A useful strategy for managing such perceptions is to meet first with community leaders and shortly afterwards with people who are not at the center of power. This can be done, for example, by taking a transect walk—that is, by walking along an imagined straight line all the way through the community and stopping and talking with the people, including very poor people, you encounter.
Even if done in the manner of an informal greeting and chat, this can help observe how people live and learns about the situation of children. Also, local people will be watching. If the encounters are respectful, other people will more likely be open to talking with the outsiders.

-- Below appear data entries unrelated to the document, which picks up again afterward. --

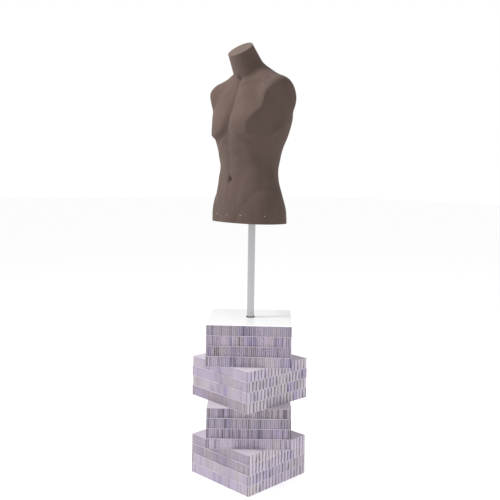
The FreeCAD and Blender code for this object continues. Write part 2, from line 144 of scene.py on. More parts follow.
class Bench:
    """A node tree under construction, for a material or for geometry."""

    def __init__(self, tree: bpy.types.NodeTree) -> None:
        """Keeps the tree."""
        self.tree = tree

    def add(
        self,
        kind: str,
        settings: Optional[Mapping[str, Any]] = None,
        inputs: Optional[Mapping[Union[str, int], Any]] = None,
        out: Union[str, int] = 0,
    ) -> Wire:
        """Adds one node.

        Args:
            kind: The node's type.
            settings: The node's own settings, which are set first.
            inputs: Values or wires by the input's name or number.
            out: The output to return, by name or number.

        Returns:
            That output.
        """
        node = self.tree.nodes.new(kind)
        for name, value in (settings or {}).items():
            setattr(node, name, value)
        for name, value in (inputs or {}).items():
            if isinstance(value, Wire):
                self.tree.links.new(value.socket, node.inputs[name])
            else:
                node.inputs[name].default_value = value
        socket = node.outputs[out] if len(node.outputs) else node.inputs[0]
        return Wire(self, socket)

    def other(self, wire: Wire, name: Union[str, int]) -> Wire:
        """Another output of the node that a wire comes from."""
        return Wire(self, wire.socket.node.outputs[name])

    def blend(self, share: Value, first: Any, second: Any) -> Wire:
        """A colour between two colours."""
        pair = [c if isinstance(c, Wire) else (*c, 1.0) for c in (first, second)]
        settings = {"data_type": "RGBA"}
        return self.add("ShaderNodeMix", settings, {0: share, 6: pair[0], 7: pair[1]}, out=2)

    def tinted(self, colour: Any, share: Value) -> Wire:
        """A colour made lighter or darker by a factor."""
        settings = {"operation": "SCALE"}
        base = colour if isinstance(colour, Wire) else tuple(colour)
        return self.add("ShaderNodeVectorMath", settings, {0: base, "Scale": share})

    def place(self) -> Wire:
        """The point's place in the object's own axes."""
        return self.add("ShaderNodeTexCoord", out="Object")

    def stretched(self, scale: Point3, turn: Point3 = (0.0, 0.0, 0.0)) -> Wire:
        """Object coordinates with a scale of their own along each axis."""
        inputs = {"Vector": self.place(), "Scale": scale, "Rotation": turn}
        return self.add("ShaderNodeMapping", {}, inputs)

    def noise(self, vector: Wire, scale: float, detail: float = 2.0, rough: float = 0.5,
              seed: Value = 0.0) -> Wire:
        """Noise from about 0 to 1 at a place."""
        inputs = {"Vector": vector, "W": seed, "Scale": scale, "Detail": detail, "Roughness": rough}
        return self.add("ShaderNodeTexNoise", {"noise_dimensions": "4D"}, inputs)

    def bump(self, height: Wire, distance: float, strength: float = 1.0) -> Wire:
        """A normal that a height tips."""
        return self.add("ShaderNodeBump", {}, {"Height": height, "Distance": distance, "Strength": strength})


# ------------------------------------------------------------------------------------------------ finishes
@dataclass(frozen=True)
class Finish:
    """What every finish has: a name and a colour."""

    name: str
    colour: Colour

    def material(self) -> bpy.types.Material:
        """The finished material, built at its first use."""
        return bpy.data.materials.get(f"{self.name}_finish") or self.build()

    def build(self) -> bpy.types.Material:
        """Builds the material: this finish's surface into the output."""
        made = bpy.data.materials.new(f"{self.name}_finish")
        made.use_nodes = True
        made.node_tree.nodes.clear()
        bench = Bench(made.node_tree)
        shader = bench.add("ShaderNodeBsdfPrincipled", {}, self.surface(bench))
        bench.add("ShaderNodeOutputMaterial", {}, {"Surface": shader})
        return made

    def surface(self, bench: Bench) -> dict[str, Any]:
        """What the shader's sockets take. Each kind of finish says it."""
        raise NotImplementedError


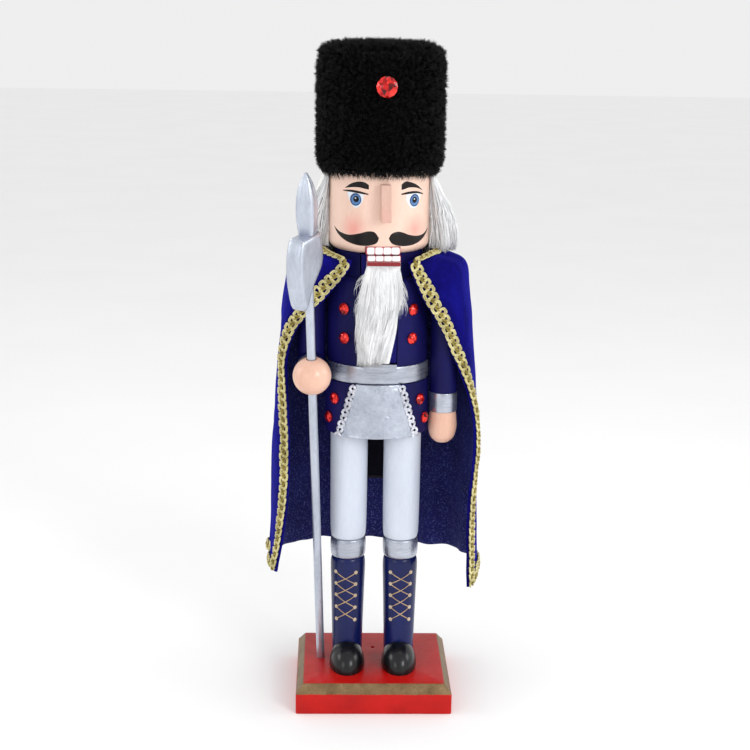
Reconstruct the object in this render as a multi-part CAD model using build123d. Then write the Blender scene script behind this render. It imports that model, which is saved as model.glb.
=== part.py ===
from build123d import *
import math
import os

os.makedirs("parts", exist_ok=True)

# ---------------------------------------------------------------- driving dimensions (mm, +Z up, the figure faces -Y)
BASE_W, BASE_D, BASE_SIDE_H, BASE_H, BASE_BEVEL = 90.0, 80.0, 12.3, 17.3, 4.1

LEG_X, LEG_Y = 15.3, -2.0
BOOT_TOP_Z, CUFF_TOP_Z, TROUSER_TOP_Z = 84.0, 95.5, 161.0
DOWEL_R = 3.0

TORSO_A, TORSO_B = 28.4, 24.0          # half width and half depth of the jacket
SKIRT_A, SKIRT_B = 29.5, 25.2          # the same at the hem of the jacket skirt
SKIRT_TOP_Z, TORSO_TOP_Z = 192.2, 252.0
BELT_TOP_Z, BELT_T = 202.2, 0.9
COLLAR_A, COLLAR_B, HEAD_Z = 24.5, 22.0, 266.0

PIVOT_Y, PIVOT_Z, PIN_R = -2.0, 243.0, 1.5
LEVER_HW, SLOT_HW = 10.0, 10.6         # half widths of the jaw lever and of the slot that it rocks in

HEAD_R, HEAD_TOP_Z, HEAD_TURN = 28.0, 312.0, 3.2
HAT_CORE_R, HAT_R, HAT_Z0, HAT_Z1 = 31.0, 35.0, 309.5, 377.5

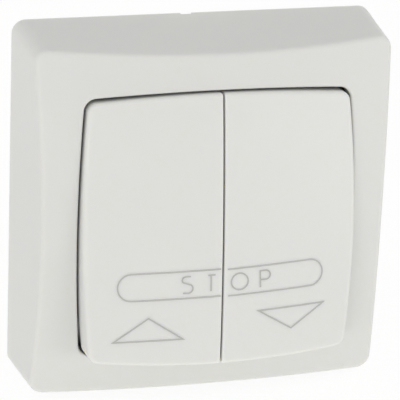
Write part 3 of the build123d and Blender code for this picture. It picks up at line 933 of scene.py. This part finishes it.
def soft_light(name, share, azimuth):
    """Flat lamp that faces the object and adds this share of full light to a face turned to it."""
    data = bpy.data.lights.new(name, "AREA")
    data.shape, data.size, data.size_y = "RECTANGLE", *LIGHT_SIZE
    data.energy = share * (pi * LIGHT_DISTANCE) ** 2
    lamp = bpy.data.objects.new(name, data)
    back = look_from(azimuth, LIGHT_ELEVATION)
    lamp.matrix_world = Matrix.Translation(back * LIGHT_DISTANCE) @ facing(back)
    bpy.context.scene.collection.objects.link(lamp)


def seen_directly(tree):
    """1 for rays that the camera, a mirror or glass sends out, and 0 for diffuse ones."""
    path = node(tree, "ShaderNodeLightPath").outputs
    first = node(
        tree,
        "ShaderNodeMath",
        {"operation": "ADD"},
        {0: path["Is Camera Ray"], 1: path["Is Glossy Ray"]},
    )
    return node(
        tree,
        "ShaderNodeMath",
        {"operation": "ADD", "use_clamp": True},
        {0: first.outputs[0], 1: path["Is Transmission Ray"]},
    ).outputs[0]


def white_world(level):
    """World that lights the object plainly, at this level, and looks white."""
    world = bpy.data.worlds.new("plain_white")
    bpy.context.scene.world = world
    world.use_nodes = True
    tree = world.node_tree
    tree.nodes.clear()
    strength = node(
        tree, "ShaderNodeMapRange", {"To Min": level, "To Max": 1}, {"Value": seen_directly(tree)}
    )
    light = node(
        tree, "ShaderNodeBackground", {"Color": WHITE}, {"Strength": strength.outputs[0]}
    )
    node(tree, "ShaderNodeOutputWorld", links={"Surface": light.outputs[0]})


def paper_floor(colour, glow, shadow):
    """White paper on a light table: it looks nearly white, with a part of the object's shadow."""
    material, tree = new_material("white_paper_floor")
    paper = node(tree, "ShaderNodeBsdfDiffuse", {"Color": hex_colour(colour)})
    table = node(tree, "ShaderNodeEmission", {"Color": WHITE, "Strength": glow})
    lit = node(tree, "ShaderNodeAddShader", links={0: paper.outputs[0], 1: table.outputs[0]})
    white = node(tree, "ShaderNodeEmission", {"Color": WHITE, "Strength": 1})
    share = node(
        tree, "ShaderNodeMath", {"operation": "MULTIPLY", 1: 1 - shadow}, {0: seen_directly(tree)}
    )
    mixed = node(
        tree,
        "ShaderNodeMixShader",
        links={0: share.outputs[0], 1: lit.outputs[0], 2: white.outputs[0]},
    )
    finish_material(tree, mixed)
    return material


class SWITCH_OT_stage(bpy.types.Operator):
    """Sets the camera, the lights, the white surroundings and the floor"""

    bl_idname = "switch.stage"
    bl_label = "Stage"

    def execute(self, context):
        sizes = context.scene.switch_stage
        context.scene.view_settings.view_transform = "Standard"
        place_camera(sizes)
        white_world(sizes.world_level)
        soft_light("left_light", sizes.left_share, LEFT_LIGHT_AZIMUTH)
        soft_light("right_light", sizes.right_share, RIGHT_LIGHT_AZIMUTH)
        data = bpy.data.meshes.new("floor")
        signs = ((-1, -1), (1, -1), (1, 1), (-1, 1))
        rim = [(x * FLOOR_REACH, y * FLOOR_REACH, FLOOR_Z) for x, y in signs]
        data.from_pydata(rim, [], [(0, 1, 2, 3)])
        data.materials.append(paper_floor(sizes.floor_colour, sizes.floor_glow, sizes.floor_shadow))
        floor = bpy.data.objects.new("floor", data)
        context.scene.collection.objects.link(floor)
        return {"FINISHED"}


class SWITCH_PT_panel(bpy.types.Panel):
    """Lists the steps that dress the switch, with their sizes and colours"""

    bl_label = "Roller Shutter Switch"
    bl_space_type = "VIEW_3D"
    bl_region_type = "UI"
    bl_category = "Switch"

    def draw(self, context):
        for step in STEPS:
            self.layout.operator(step.bl_idname)
        for group in SETTINGS:
            sizes = getattr(context.scene, group)
            for name in sizes.bl_rna.properties.keys():
                if name not in ("rna_type", "name"):
                    self.layout.prop(sizes, name)


SETTINGS = {
    "switch_stage": StageSettings,
    "switch_plastics": PlasticSettings,
    "switch_metals": MetalSettings,
    "switch_marks": MarkSettings,
    "switch_threads": ThreadSettings,
    "switch_springs": SpringSettings,
}
STEPS = (
    SWITCH_OT_stage,
    SWITCH_OT_plastics,
    SWITCH_OT_metals,
    SWITCH_OT_marks,
    SWITCH_OT_threads,
    SWITCH_OT_springs,
)


def register():
    for name, group in SETTINGS.items():
        bpy.utils.register_class(group)
        setattr(bpy.types.Scene, name, PointerProperty(type=group))
    for made in (*STEPS, SWITCH_PT_panel):
        bpy.utils.register_class(made)


def unregister():
    for made in (SWITCH_PT_panel, *STEPS):
        bpy.utils.unregister_class(made)
    for name, group in SETTINGS.items():
        delattr(bpy.types.Scene, name)
        bpy.utils.unregister_class(group)


def main():
    register()
    bpy.ops.switch.stage()
    bpy.ops.switch.plastics()
    bpy.ops.switch.metals()
    bpy.ops.switch.marks()
    bpy.ops.switch.threads()
    bpy.ops.switch.springs()


if __name__ == "__main__":
    main()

Doing this in a sensitive manner requires giving attention to which times are likely to be convenient for talking with an outsider. If the poorest people have been out farming or selling all day, it could be best to stop by in the evening, or very early in the morning. Adjusting our timing to the needs and situation of local people helps to build trust and to open the door for developing relationships and learning in a systematic manner about the community.
 Donahue, J., & Mwewa, L. (2006). Community action and the test of time: Learning from community experiences and perceptions. Case studies of mobilization and capacity building to benefit vulnerable children in Malawi and Zambia. Washington, DC: USAID.